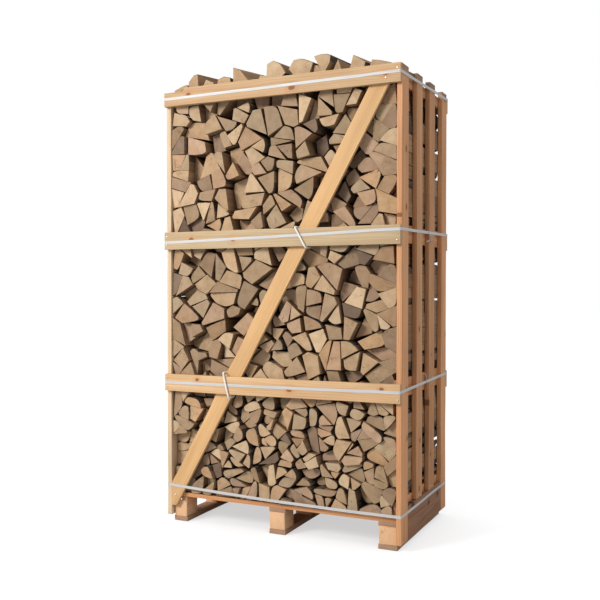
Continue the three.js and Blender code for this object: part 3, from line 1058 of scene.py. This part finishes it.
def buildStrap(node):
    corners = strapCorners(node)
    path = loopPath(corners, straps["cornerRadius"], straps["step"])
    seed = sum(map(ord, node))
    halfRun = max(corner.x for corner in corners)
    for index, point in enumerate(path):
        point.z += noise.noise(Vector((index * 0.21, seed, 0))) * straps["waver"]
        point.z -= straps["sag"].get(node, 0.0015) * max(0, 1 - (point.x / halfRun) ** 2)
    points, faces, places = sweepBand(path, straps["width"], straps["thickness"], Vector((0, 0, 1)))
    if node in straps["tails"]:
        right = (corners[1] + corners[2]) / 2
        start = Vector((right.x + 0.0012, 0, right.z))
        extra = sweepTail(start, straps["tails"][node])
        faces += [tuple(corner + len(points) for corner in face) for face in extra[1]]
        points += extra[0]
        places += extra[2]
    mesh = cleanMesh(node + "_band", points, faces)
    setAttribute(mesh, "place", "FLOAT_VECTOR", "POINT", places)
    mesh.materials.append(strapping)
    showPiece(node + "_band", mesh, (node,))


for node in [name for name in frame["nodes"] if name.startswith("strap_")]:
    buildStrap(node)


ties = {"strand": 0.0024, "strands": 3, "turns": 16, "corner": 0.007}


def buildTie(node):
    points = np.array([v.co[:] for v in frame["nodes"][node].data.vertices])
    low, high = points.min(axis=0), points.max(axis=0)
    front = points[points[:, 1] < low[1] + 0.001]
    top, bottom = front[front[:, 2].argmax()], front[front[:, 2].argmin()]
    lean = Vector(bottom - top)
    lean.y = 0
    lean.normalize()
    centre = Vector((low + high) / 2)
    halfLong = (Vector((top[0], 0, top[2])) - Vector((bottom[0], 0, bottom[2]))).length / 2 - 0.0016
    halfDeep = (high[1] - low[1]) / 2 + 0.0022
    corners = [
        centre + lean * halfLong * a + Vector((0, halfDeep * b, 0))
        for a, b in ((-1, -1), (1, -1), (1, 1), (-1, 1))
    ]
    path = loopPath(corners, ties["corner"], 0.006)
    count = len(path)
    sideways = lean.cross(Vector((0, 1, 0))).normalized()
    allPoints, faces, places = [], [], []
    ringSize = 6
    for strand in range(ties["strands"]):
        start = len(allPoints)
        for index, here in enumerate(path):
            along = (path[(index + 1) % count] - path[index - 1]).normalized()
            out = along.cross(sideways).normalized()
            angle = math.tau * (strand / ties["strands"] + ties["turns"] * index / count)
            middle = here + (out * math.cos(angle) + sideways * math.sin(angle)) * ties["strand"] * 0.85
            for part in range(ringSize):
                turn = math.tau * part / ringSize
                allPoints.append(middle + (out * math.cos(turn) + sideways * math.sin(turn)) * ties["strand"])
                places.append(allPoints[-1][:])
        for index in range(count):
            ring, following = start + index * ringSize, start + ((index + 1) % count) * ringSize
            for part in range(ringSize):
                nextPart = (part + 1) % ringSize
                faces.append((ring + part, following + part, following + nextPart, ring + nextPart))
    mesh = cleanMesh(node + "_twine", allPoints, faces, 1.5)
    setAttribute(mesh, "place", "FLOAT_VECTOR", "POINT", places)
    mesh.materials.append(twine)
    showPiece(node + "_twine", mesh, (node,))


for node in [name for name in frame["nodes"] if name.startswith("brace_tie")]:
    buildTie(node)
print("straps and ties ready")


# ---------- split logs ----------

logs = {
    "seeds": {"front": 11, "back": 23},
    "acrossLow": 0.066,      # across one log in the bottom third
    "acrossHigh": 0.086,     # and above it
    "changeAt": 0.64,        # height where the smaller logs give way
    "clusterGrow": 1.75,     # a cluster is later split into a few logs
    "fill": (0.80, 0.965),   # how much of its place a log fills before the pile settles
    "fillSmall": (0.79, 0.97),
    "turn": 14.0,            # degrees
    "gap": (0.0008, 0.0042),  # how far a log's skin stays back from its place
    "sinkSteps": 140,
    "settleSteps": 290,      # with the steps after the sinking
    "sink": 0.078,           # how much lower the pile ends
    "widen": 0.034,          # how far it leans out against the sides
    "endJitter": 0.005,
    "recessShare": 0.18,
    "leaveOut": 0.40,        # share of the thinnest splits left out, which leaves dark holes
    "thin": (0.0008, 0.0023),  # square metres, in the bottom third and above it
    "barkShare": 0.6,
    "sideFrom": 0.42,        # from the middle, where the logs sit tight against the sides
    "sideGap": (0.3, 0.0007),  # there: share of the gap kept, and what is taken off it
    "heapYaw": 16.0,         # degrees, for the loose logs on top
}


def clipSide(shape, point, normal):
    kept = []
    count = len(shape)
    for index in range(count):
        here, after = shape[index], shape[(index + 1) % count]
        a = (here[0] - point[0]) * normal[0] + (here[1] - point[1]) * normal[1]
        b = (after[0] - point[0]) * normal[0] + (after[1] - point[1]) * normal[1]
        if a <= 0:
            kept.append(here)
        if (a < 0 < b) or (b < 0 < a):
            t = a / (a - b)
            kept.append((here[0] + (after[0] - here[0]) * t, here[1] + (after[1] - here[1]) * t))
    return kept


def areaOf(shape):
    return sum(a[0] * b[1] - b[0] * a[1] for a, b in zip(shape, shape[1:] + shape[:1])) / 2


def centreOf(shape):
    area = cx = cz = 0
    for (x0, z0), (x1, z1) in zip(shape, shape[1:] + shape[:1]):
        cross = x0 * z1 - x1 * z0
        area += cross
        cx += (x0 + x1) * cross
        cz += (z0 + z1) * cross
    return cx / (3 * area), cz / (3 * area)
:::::
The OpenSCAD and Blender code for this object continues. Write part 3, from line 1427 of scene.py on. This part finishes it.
:::::
_WORK REQUIRED_. From the data above, pick out each line containing "This" and copy it.

_EXERCISE RESULT_.
Continue the three.js and Blender code for this object: part 3, from line 1058 of scene.py. This part finishes it.
The OpenSCAD and Blender code for this object continues. Write part 3, from line 1427 of scene.py on. This part finishes it.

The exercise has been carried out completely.